Rational Morality?

Is there any rational reason for anyone to do something for another at a loss to him(her)self?

should there be a reason?

should we care?

future benifits?

none

you dont just feel selfish, you also feel protective towards your family, and your species.

These all have a common root; the survival instinct isnt just making sure you prosper, but that your genes do, and your species does (even so far as life in general).

Similarly, you feel protective towards your friends to make sure your ideals prosper.

Of course, there is an element that you may well be paid back when you need it, but this isnt the origin of this motivation.

ii) Asking questions.

Clearly questions are a large part of philosophy and we welcome thought-provoking questions and genuine calls for opinions and perspective on philosophical issues. However, being part of a community means a bit of give and take. Share your ideas on the topics you bring up and don’t just blindly post questions because you feel you should or you think it’ll make you look clever. A consistent career of one-liner questions will not be looked upon kindly.

ilovephilosophy.com/phpbb/vi … p?t=139918

(I’m trying to get promoted to mod…)

What doe you mean by the word “loss”.

SIATD, the day you get promoted to mod I’ll eat your hat.

I was only kidding…

Let’s assume here that rational people are wholly motivated by self interest (I’ll come back to that later). Even with this condition placed upon the world, you would still see acts of seemingly selfless morality put forth. The reasons are as follows:
First of all, people like playing hero and benefactor. It’s a nice feeling to do a good deed, their thanking you and others admiration make a person feel likea good person, and everyone likes that. Reason 1 is therefore pursuit of of unique, strong, and often safe and easy pleasure.
Second, our rational person would realize that by helping person X, they are helping set a precedent. By helping person X, they are promoting a society in which everyone helps one another, which would be nice if our rational person finds themself in a situaiton where they need help. Reason number 2: safety net.
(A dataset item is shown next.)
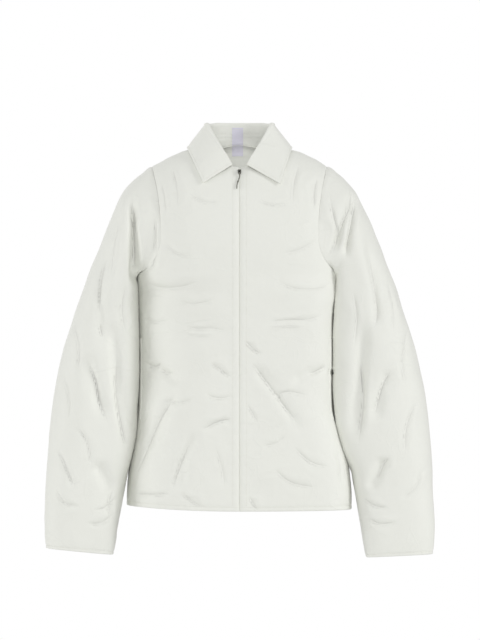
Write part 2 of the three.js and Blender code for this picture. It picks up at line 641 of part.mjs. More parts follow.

In addition, rationality is not wholly motivated by self interest. If I see a small child drowning in a shallow pool (apparantly a child can drown in just a few inches of water. So if you ever have to rid yourself of one, there’s an idea. Just, you know, in case.) you could reason to yourself that you could go save a life, and all that would happen is you would get your shoes dirty, and that your shoes being dirty is not a moral equivilance to a child dying, so you save them. There, you have just reasoned out that it’s a good idea. There are host of other paths of reasoning too, that by helping people out people are better off, and can produce and input more, so society is better.

However we are of course not robots, your empathy can be rationally used as well. Just think to yourself how bad you would feel (note the word feel, rationality and emotions are merging here) if you were in that situation. Therefore, it’s better not to be in that situation, whether it is you or someone else, and you are obligated to help them.

Too late, I’m already salivating for hat felt like Pavlov’s dogs. I hope you have a stovepipe hat, or an old bowler hat around for me to devour. I don’t like those plastic mesh baseball caps.

I’m not familiar with forum etiquette

cran365 mentioned in that people acting even solely on self interest would sometimes act in an ethical manner because they would indirectly benefit. An indirect gain is still a gain. that is what i ment by loss.

Let me rephrase the question.
It seems to me that a “morality” that is not self motivated is irrational and a morality that is self motivated isn’t moral at all.
I don’t really know to much about ethics but it seems to me if there is no logical reason to do something then why should i?

At the risk of beating this one to death i’ll take one more shot. (I’m seriously not trying to bump this or annoy anyone, I really want this answered)

G. E. Moore aurgues that good is like yellow, that it is undefinable and impossible to break down into smaller parts. Incapable of existing by itself, only as a quality of something else. You couldn’t explain to a blind man what yellow is, you have to just look.
The difference i think, between good and yellow is that yellow is a term we use to categorize how we percieve a certain physical reality. Good is an idea. Is an undefined idea still an idea? He also aurgued against subjective morality, since something can’t be wrong and right at the same time. If however, it is not a physical reality, but only an idea, how can good exist? I am so confused

Logically no there is not. If you are doing something it implies you want to do it and if you want to do it, your motivation is to fulfill that want. Is this a bad thing? No because the above bit of logic, whilst correct, ignores the consideration of the object of desire. If we cannot distinguish between selfish and selfless acts based on a persons emotions, then it is pointless to try so it would be more useful to try and make the distinction based on something else i.e. the action itself.